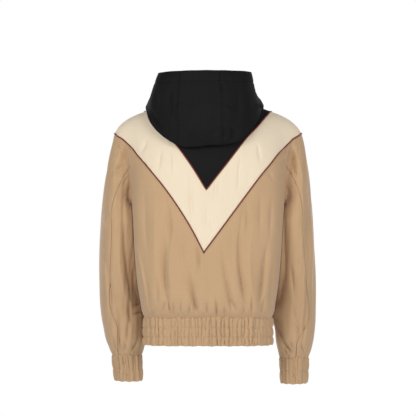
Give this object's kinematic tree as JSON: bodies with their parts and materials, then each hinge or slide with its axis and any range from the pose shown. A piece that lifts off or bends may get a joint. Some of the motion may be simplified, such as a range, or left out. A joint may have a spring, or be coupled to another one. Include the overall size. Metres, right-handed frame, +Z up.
{
  "type": "hooded bomber jacket",
  "caption": "Waist-length bomber jacket with a laid-back hood, chevron bands over the shoulders, gathered elastic hem and cuffs, and a front zip.",
  "frame": {"origin": "midway between the shoulder tops, at the height where the hood meets the shoulders, where the wearer holds the jacket up", "axes": "+Z up, -Y the way the wearer faces, +X the wearer's left"},
  "size_m": [0.5859, 0.3239, 0.845],
  "materials": {
    "beige_cloth": "smooth beige cotton blend with a soft sheen",
    "cream_cloth": "smooth cream cotton blend",
    "black_cloth": "smooth black cotton blend",
    "piping_cloth": "dark brown-red cloth over cord",
    "zip_tape_cloth": "black woven tape",
    "dark_metal": "dark plated metal"
  },
  "bodies": {
    "jacket": {"body_back": "beige_cloth", "front_left": "beige_cloth", "front_right": "beige_cloth", "band_back": "cream_cloth", "band_front_left": "cream_cloth", "band_front_right": "cream_cloth", "yoke_back": "black_cloth", "yoke_front_left": "black_cloth", "yoke_front_right": "black_cloth", "piping_outer": "piping_cloth", "piping_inner": "piping_cloth", "sleeve_upper_left": "beige_cloth", "sleeve_under_left": "beige_cloth", "sleeve_upper_right": "beige_cloth", "sleeve_under_right": "beige_cloth", "hem_band": "beige_cloth", "cuff_left": "beige_cloth", "cuff_right": "beige_cloth", "hood_left": "black_cloth", "hood_right": "black_cloth", "hood_centre": "black_cloth", "zip_tape_left": "zip_tape_cloth", "zip_tape_right": "zip_tape_cloth", "zip_slider": "dark_metal"},
    "pull": {"zip_pull": "dark_metal"}
  },
  "joints": [
    {"name": "pull_hinge", "type": "hinge", "parent": "jacket", "child": "pull", "pos_m": [0, -0.13323, -0.09275], "axis": [-1, 0, 0], "range_deg": [0, 150]}
  ]
}
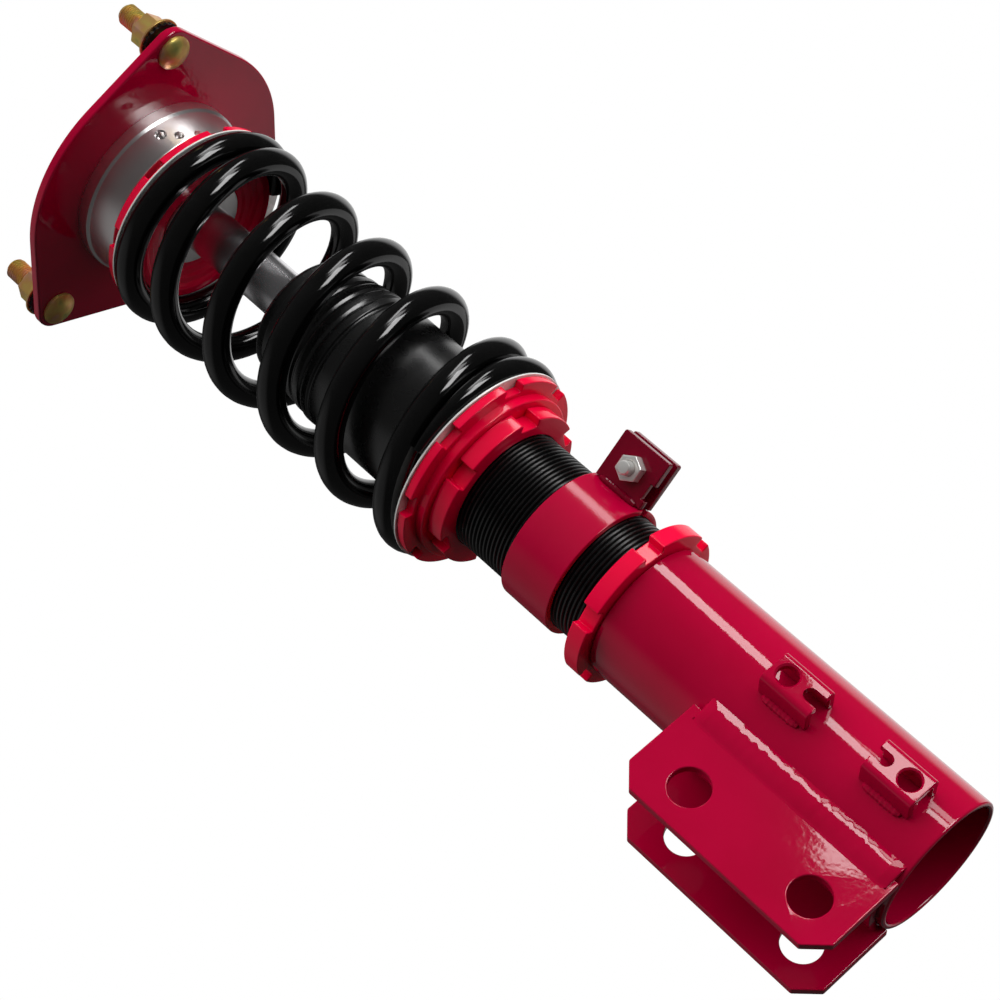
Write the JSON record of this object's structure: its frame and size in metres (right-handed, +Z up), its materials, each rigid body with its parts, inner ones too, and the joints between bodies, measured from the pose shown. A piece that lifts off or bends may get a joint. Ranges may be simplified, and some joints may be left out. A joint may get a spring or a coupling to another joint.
{
  "type": "coilover strut",
  "caption": "Threaded coilover strut with a pillow-ball top plate, adjustable spring seat, clamp, dust boot and a clevis bracket for the knuckle.",
  "frame": {"origin": "centre of the top plate's upper face, on the strut axis", "axes": "+Z up along the strut axis into the car's strut tower; +X from the strut axis towards the knuckle, the way the clevis ears point; +Y along the knuckle bolts, towards the hose brackets"},
  "size_m": [0.1388, 0.144, 0.49],
  "materials": {
    "red_paint": "gloss candy red paint over steel",
    "red_anodised": "bright red anodised, turned",
    "machined_aluminium": "turned, clear anodised",
    "bright_steel": "ground",
    "hard_chrome": "ground and hard chromed",
    "silver_zinc": "silver zinc plated",
    "yellow_zinc": "yellow zinc plated",
    "black_oxide": "black oxide",
    "black_gloss": "gloss black powder coat",
    "black_thread": "black plated, threaded",
    "boot_rubber": "satin black rubber",
    "seal_rubber": "black seal rubber",
    "bronze_ptfe": "bronze filled PTFE",
    "urethane": "micro-cellular urethane foam",
    "brass": "turned brass"
  },
  "bodies": {
    "tower_mount": {"top_plate": "red_paint", "tower_studs": "yellow_zinc", "stud_washers": "black_oxide", "stud_nuts": "yellow_zinc", "bearing_housing": "machined_aluminium", "bearing_race": "bright_steel", "bearing_circlip": "black_oxide"},
    "pillow_ball": {"bearing_ball": "bright_steel"},
    "rod_unit": {"piston_rod": "hard_chrome", "rod_top_washer": "silver_zinc", "rod_top_nut": "silver_zinc", "rod_collar": "machined_aluminium", "upper_spring_seat": "red_anodised", "upper_seat_washer": "silver_zinc", "main_spring": "black_gloss", "rebound_stop": "bright_steel", "piston": "machined_aluminium", "piston_band": "bronze_ptfe", "rebound_shims": "bright_steel", "compression_shims": "bright_steel", "piston_nut": "silver_zinc"},
    "adjuster": {"adjuster_knob": "red_anodised", "adjuster_needle": "brass"},
    "spring_perch": {"lower_seat_washer": "silver_zinc"},
    "seat_ring": {"lower_spring_seat": "red_anodised"},
    "seat_lock": {"seat_lock_ring": "red_anodised"},
    "damper_body": {"threaded_body": "black_thread", "rod_guide": "machined_aluminium", "rod_seal": "seal_rubber", "gland_ring": "black_oxide", "bump_stop": "urethane", "dust_boot": "boot_rubber", "base_plug": "machined_aluminium", "gas_valve": "brass"},
    "gas_piston": {"floating_piston": "machined_aluminium", "floating_piston_ring": "seal_rubber"},
    "clamp": {"clamp_collar": "red_paint", "clamp_tabs": "red_paint", "clamp_bolt": "silver_zinc", "clamp_nut": "silver_zinc"},
    "knuckle_bracket": {"bracket_tube": "red_paint", "clevis_bracket": "red_paint", "clevis_welds": "red_paint", "upper_hose_bracket": "red_paint", "lower_hose_bracket": "red_paint"},
    "bracket_lock": {"lower_lock_ring": "red_anodised"}
  },
  "joints": [
    {"name": "strut_tilt", "type": "hinge", "parent": "tower_mount", "child": "pillow_ball", "pos_m": [0, 0, -0.012], "axis": [0, 1, 0], "range_deg": [-3, 3]},
    {"name": "steer_swivel", "type": "hinge", "parent": "pillow_ball", "child": "rod_unit", "pos_m": [0, 0, -0.012], "axis": [0, 0, 1], "range_deg": [-40, 40]},
    {"name": "adjuster_turn", "type": "hinge", "parent": "rod_unit", "child": "adjuster", "pos_m": [0, 0, 0.025], "axis": [0, 0, 1], "range_deg": [0, 270]},
    {"name": "damper_stroke", "type": "slide", "parent": "rod_unit", "child": "spring_perch", "axis": [0, 0, 1], "range_m": [0, 0.055], "stiffness_N_per_m": 60000, "springref_m": -0.004, "deforming": ["main_spring"]},
    {"name": "seat_turn", "type": "hinge", "parent": "spring_perch", "child": "seat_ring", "pos_m": [0, 0, -0.2187], "axis": [0, 0, 1], "range_deg": [-1090, 2170]},
    {"name": "seat_lock_turn", "type": "hinge", "parent": "spring_perch", "child": "seat_lock", "pos_m": [0, 0, -0.2267], "axis": [0, 0, 1], "range_deg": [-1090, 2170]},
    {"name": "seat_height", "type": "slide", "parent": "spring_perch", "child": "damper_body", "axis": [0, 0, 1], "range_m": [-0.012, 0.006]},
    {"name": "gas_piston_slide", "type": "slide", "parent": "damper_body", "child": "gas_piston", "axis": [0, 0, 1], "range_m": [-0.013, 0.0005]},
    {"name": "clamp_turn", "type": "hinge", "parent": "damper_body", "child": "clamp", "pos_m": [0, 0, -0.272], "axis": [0, 0, 1], "range_deg": [-45, 45]},
    {"name": "bracket_height", "type": "slide", "parent": "damper_body", "child": "knuckle_bracket", "axis": [0, 0, 1], "range_m": [-0.02, 0.012]},
    {"name": "bracket_lock_turn", "type": "hinge", "parent": "knuckle_bracket", "child": "bracket_lock", "pos_m": [0, 0, -0.305], "axis": [0, 0, 1], "range_deg": [-3610, 2170]}
  ],
  "couplings": [
    {"joint": "seat_turn", "follows": "seat_height", "rad_per_m": -3141.6},
    {"joint": "seat_lock_turn", "follows": "seat_height", "rad_per_m": -3141.6},
    {"joint": "gas_piston_slide", "follows": "damper_stroke", "ratio": -0.2287},
    {"joint": "bracket_lock_turn", "follows": "bracket_height", "rad_per_m": 3141.6}
  ]
}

**Challenge:** In the listing, find every line containing the word "bodies" and list it.

**Written solution:**
Give this object's kinematic tree as JSON: bodies with their parts and materials, then each hinge or slide with its axis and any range from the pose shown. A piece that lifts off or bends may get a joint. Some of the motion may be simplified, such as a range, or left out. A joint may have a spring, or be coupled to another one. Include the overall size. Metres, right-handed frame, +Z up.
  "bodies": {
Write the JSON record of this object's structure: its frame and size in metres (right-handed, +Z up), its materials, each rigid body with its parts, inner ones too, and the joints between bodies, measured from the pose shown. A piece that lifts off or bends may get a joint. Ranges may be simplified, and some joints may be left out. A joint may get a spring or a coupling to another joint.
  "bodies": {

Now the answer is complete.